- **Work to do**
Keep every line where the word "down" appears; drop the rest.

- **Material shown**
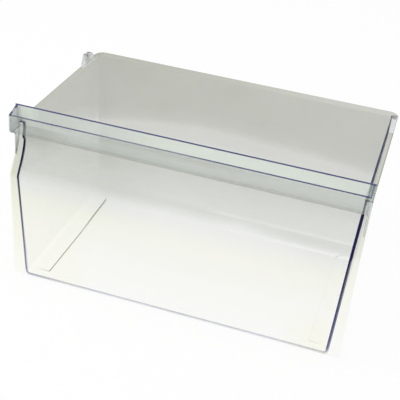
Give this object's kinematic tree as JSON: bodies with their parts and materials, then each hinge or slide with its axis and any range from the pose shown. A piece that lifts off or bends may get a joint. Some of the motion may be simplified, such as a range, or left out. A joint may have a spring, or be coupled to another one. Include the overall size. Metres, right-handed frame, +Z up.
{
  "type": "refrigerator drawer",
  "caption": "Clear open-topped refrigerator drawer: a deep drafted tub with a rim flange, rear stops and skids, closed by a curved front pane with a trough grip along its top.",
  "frame": {"origin": "middle of the base of the box around the drawer, on the surface that its skids rest on", "axes": "+X to the right seen from the front, +Y to the back, +Z up"},
  "size_m": [0.4466, 0.281, 0.2458],
  "materials": {
    "clear_tub": "clear, polished",
    "clear_front": "clear, polished"
  },
  "bodies": {
    "root": {"tub": "clear_tub", "rear_stop_left": "clear_tub", "rear_stop_right": "clear_tub", "skid_left": "clear_tub", "skid_right": "clear_tub", "front_pane": "clear_front", "grip_lip": "clear_front", "grip_end_left": "clear_front", "grip_end_right": "clear_front", "grip_gusset_left": "clear_front", "grip_gusset_right": "clear_front"}
  },
  "joints": []
}
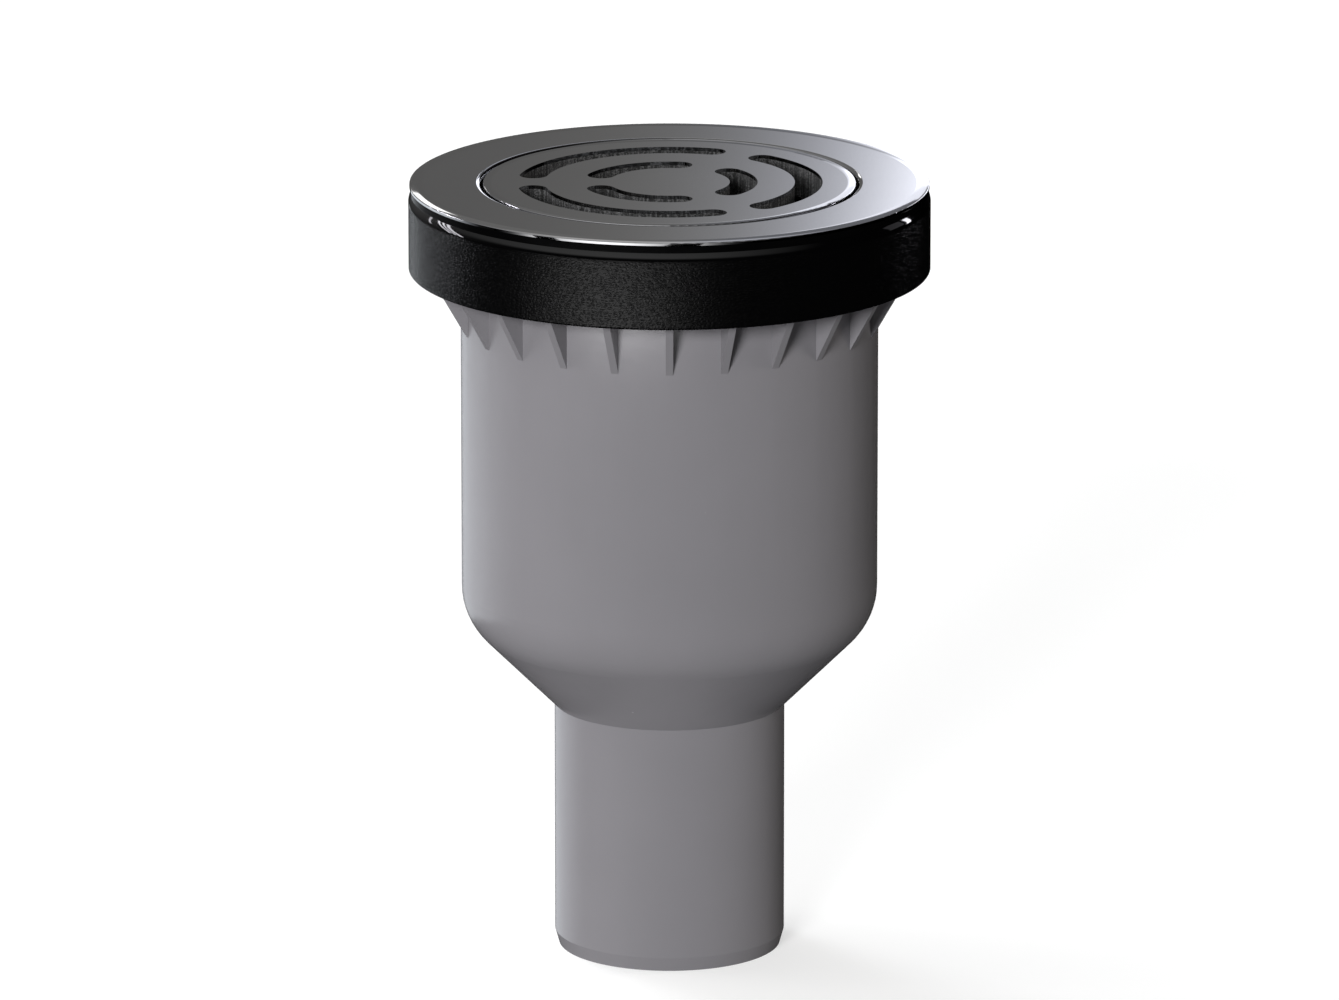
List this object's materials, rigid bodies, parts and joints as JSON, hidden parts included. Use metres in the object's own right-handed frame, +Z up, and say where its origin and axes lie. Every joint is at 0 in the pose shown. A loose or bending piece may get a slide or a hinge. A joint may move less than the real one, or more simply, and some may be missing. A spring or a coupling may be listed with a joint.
{
  "type": "shower trap",
  "caption": "Vertical-outlet shower trap: grey body with gusseted flange, black seal ring, polished cover and slotted grate over a lift-out dip tube and water cup.",
  "frame": {"origin": "centre of the outlet's lower end, on the common axis", "axes": "+Z up along the common axis from the outlet to the grate; one gusset points along -Y and one web of the grate along -X"},
  "size_m": [0.1126, 0.1126, 0.1702],
  "materials": {
    "body_plastic": "fine satin grey moulding",
    "seal_rubber": "leather grain on the wall, smooth rounded top edge",
    "black_plastic": "smooth black",
    "polished_steel": "polished",
    "grained_plastic": "coarse black grain",
    "insert_plastic": "satin black",
    "cup_plastic": "satin grey",
    "ring_rubber": "smooth black rubber"
  },
  "bodies": {
    "root": {"trap_body": "body_plastic", "tray_seal": "seal_rubber", "clamp_flange": "black_plastic", "cover_plate": "polished_steel", "grate_plate": "polished_steel", "grate_carrier": "grained_plastic", "grate_ring": "ring_rubber", "dip_tube": "insert_plastic", "dip_tube_ring": "ring_rubber", "water_cup": "cup_plastic"}
  },
  "joints": []
}
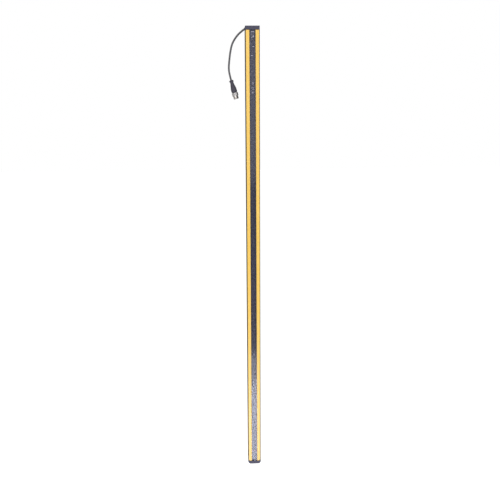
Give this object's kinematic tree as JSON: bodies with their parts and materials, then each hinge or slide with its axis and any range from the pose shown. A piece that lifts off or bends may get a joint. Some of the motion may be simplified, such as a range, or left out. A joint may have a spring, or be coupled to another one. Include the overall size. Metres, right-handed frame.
{
  "type": "safety light curtain",
  "caption": "Upright stick of a safety light curtain: slotted metal housing, tinted screen between yellow strips, dark end caps and a short side cable with a threaded plug.",
  "frame": {"origin": "middle of the flat back face", "axes": "+Z along the stick towards the cap with the cable, -Y out of the screen, +X to the right as the screen is looked at"},
  "size_m": [0.0704, 0.031, 1.063],
  "materials": {
    "housing": "dark anodised, fine satin",
    "strip": "safety yellow, semi-gloss",
    "screen": "smoke tinted, glossy",
    "seal": "black rubber",
    "cap": "fine grained black-grey",
    "screw": "zinc plated steel",
    "optics": "matt black",
    "lens": "clear moulding",
    "board": "solder mask green",
    "diode": "smoke clear",
    "guide": "frosted clear",
    "header": "natural white",
    "bush": "black rubber",
    "cable": "dark grey PUR sheath",
    "grip": "moulded black-grey",
    "insert": "black",
    "pin": "gold plated",
    "nut": "nickel plated"
  },
  "bodies": {
    "curtain": {"housing_profile": "housing", "front_strip_left": "strip", "front_strip_right": "strip", "front_screen": "screen", "screen_seal_left": "seal", "screen_seal_right": "seal", "indicator_block": "optics", "indicator_guides": "guide", "control_board": "board", "cable_header": "header", "top_end_cap": "cap", "bottom_end_cap": "cap", "top_gasket": "seal", "bottom_gasket": "seal", "top_cap_screws": "screw", "bottom_cap_screws": "screw", "cable_grommet": "bush", "cable": "cable", "connector_grip": "grip", "connector_insert": "insert", "contact_pins": "pin", "sealing_ring": "seal", "optics_block_1": "optics", "lens_strip_1": "lens", "circuit_board_1": "board", "beam_diodes_1": "diode", "optics_block_2": "optics", "lens_strip_2": "lens", "circuit_board_2": "board", "beam_diodes_2": "diode", "optics_block_3": "optics", "lens_strip_3": "lens", "circuit_board_3": "board", "beam_diodes_3": "diode", "optics_block_4": "optics", "lens_strip_4": "lens", "circuit_board_4": "board", "beam_diodes_4": "diode", "optics_block_5": "optics", "lens_strip_5": "lens", "circuit_board_5": "board", "beam_diodes_5": "diode", "optics_block_6": "optics", "lens_strip_6": "lens", "circuit_board_6": "board", "beam_diodes_6": "diode"},
    "coupling_nut": {"coupling_nut": "nut"}
  },
  "joints": [
    {"name": "nut_turn", "type": "hinge", "parent": "curtain", "child": "coupling_nut", "pos_m": [-0.03877, -0.01454, 0.38675], "axis": [0.2696, -0.0231, -0.9627], "continuous": true}
  ]
}
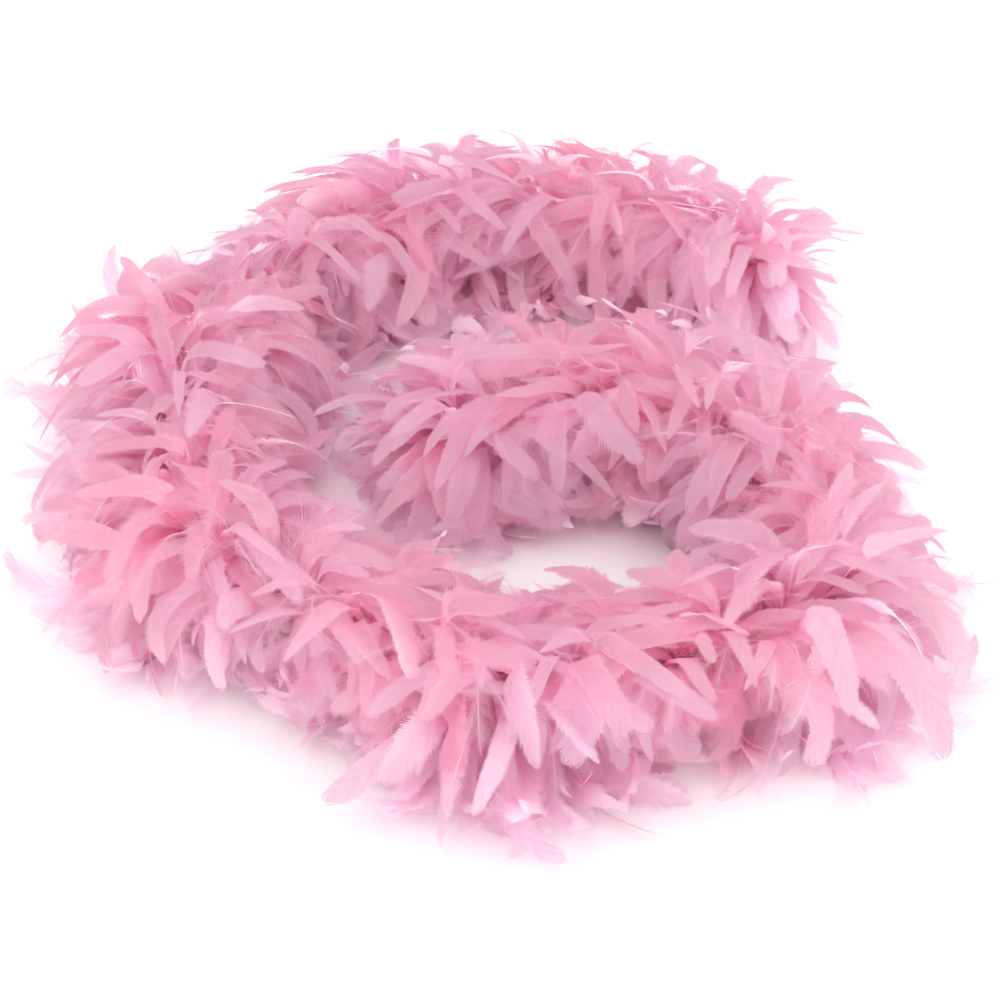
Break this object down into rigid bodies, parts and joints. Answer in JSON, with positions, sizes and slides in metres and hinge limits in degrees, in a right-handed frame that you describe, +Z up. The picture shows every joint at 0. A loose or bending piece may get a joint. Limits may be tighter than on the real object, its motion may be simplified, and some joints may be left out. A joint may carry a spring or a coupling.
{
  "type": "feather boa",
  "caption": "Soft feather boa lying in a loose spiral: tufts of dyed plumes sewn by their quills round a limp core cord.",
  "frame": {"origin": "centre of the object's box in plan, on the surface that it lies on", "axes": "+Z up from the surface; -Y towards the viewer, +X to the viewer's right, with the outer end of the boa at the back right"},
  "size_m": [0.6555, 0.7419, 0.112],
  "materials": {
    "feathers": "soft matt dyed feather",
    "core_cord": "twisted two-ply cotton cord",
    "quill_band": "sewn quill butts and down",
    "thread": "wound sewing thread"
  },
  "bodies": {
    "coil": {"core_cord_main_coil": "core_cord", "quill_band_main_coil": "quill_band", "feather_tuft_10": "feathers", "feather_tuft_11": "feathers", "feather_tuft_12": "feathers", "feather_tuft_13": "feathers", "feather_tuft_14": "feathers", "feather_tuft_15": "feathers", "feather_tuft_16": "feathers", "feather_tuft_17": "feathers", "feather_tuft_18": "feathers", "feather_tuft_19": "feathers", "feather_tuft_20": "feathers", "feather_tuft_21": "feathers", "feather_tuft_22": "feathers", "feather_tuft_23": "feathers", "feather_tuft_24": "feathers", "feather_tuft_25": "feathers", "feather_tuft_26": "feathers", "feather_tuft_27": "feathers", "feather_tuft_28": "feathers", "feather_tuft_29": "feathers", "feather_tuft_30": "feathers", "feather_tuft_31": "feathers", "feather_tuft_32": "feathers", "feather_tuft_33": "feathers", "feather_tuft_34": "feathers", "feather_tuft_35": "feathers"},
    "outer_section": {"core_cord_outer_section": "core_cord", "quill_band_outer_section": "quill_band", "feather_tuft_05": "feathers", "feather_tuft_06": "feathers", "feather_tuft_07": "feathers", "feather_tuft_08": "feathers", "feather_tuft_09": "feathers"},
    "outer_tip": {"core_cord_outer_tip": "core_cord", "quill_band_outer_tip": "quill_band", "feather_tuft_01": "feathers", "feather_tuft_02": "feathers", "feather_tuft_03": "feathers", "feather_tuft_04": "feathers", "end_whipping_outer": "thread", "end_knot_outer": "core_cord", "end_tuft_outer": "feathers"},
    "inner_tip": {"core_cord_inner_tip": "core_cord", "quill_band_inner_tip": "quill_band", "feather_tuft_36": "feathers", "feather_tuft_37": "feathers", "feather_tuft_38": "feathers", "feather_tuft_39": "feathers", "end_whipping_inner": "thread", "end_knot_inner": "core_cord", "end_tuft_inner": "feathers"}
  },
  "joints": [
    {"name": "outer_section_swing", "type": "hinge", "parent": "coil", "child": "outer_section", "pos_m": [-0.12432, 0.2114, 0.05], "axis": [0, 0, 1], "range_deg": [0, 25], "deforming": ["feather_tuft_08", "feather_tuft_09", "feather_tuft_10", "feather_tuft_11", "core_cord_outer_section", "quill_band_outer_section", "core_cord_main_coil", "quill_band_main_coil"]},
    {"name": "outer_tip_swing", "type": "hinge", "parent": "outer_section", "child": "outer_tip", "pos_m": [0.07103, 0.26588, 0.05], "axis": [0, 0, 1], "range_deg": [0, 35], "deforming": ["feather_tuft_03", "feather_tuft_04", "feather_tuft_05", "feather_tuft_06", "core_cord_outer_tip", "quill_band_outer_tip", "core_cord_outer_section", "quill_band_outer_section"]},
    {"name": "inner_tip_lift", "type": "hinge", "parent": "coil", "child": "inner_tip", "pos_m": [0.13395, -0.00586, 0.05], "axis": [0.2505, 0.9681, 0], "range_deg": [0, 35], "deforming": ["feather_tuft_34", "feather_tuft_35", "feather_tuft_36", "feather_tuft_37", "core_cord_inner_tip", "quill_band_inner_tip", "core_cord_main_coil", "quill_band_main_coil"]}
  ]
}
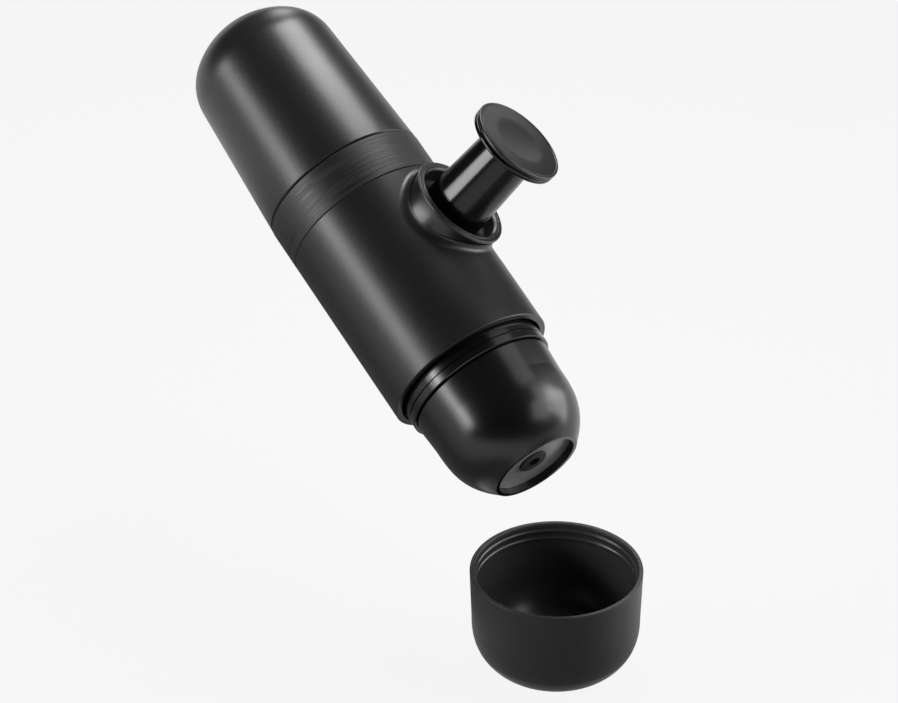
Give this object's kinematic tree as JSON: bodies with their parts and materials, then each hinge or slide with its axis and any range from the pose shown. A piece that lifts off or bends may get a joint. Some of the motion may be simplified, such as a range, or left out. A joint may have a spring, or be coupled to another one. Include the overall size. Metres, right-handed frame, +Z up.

- **Response to this task**
Break this object down into rigid bodies, parts and joints. Answer in JSON, with positions, sizes and slides in metres and hinge limits in degrees, in a right-handed frame that you describe, +Z up. The picture shows every joint at 0. A loose or bending piece may get a joint. Limits may be tighter than on the real object, its motion may be simplified, and some joints may be left out. A joint may carry a spring or a coupling.
    "quill_band": "sewn quill butts and down",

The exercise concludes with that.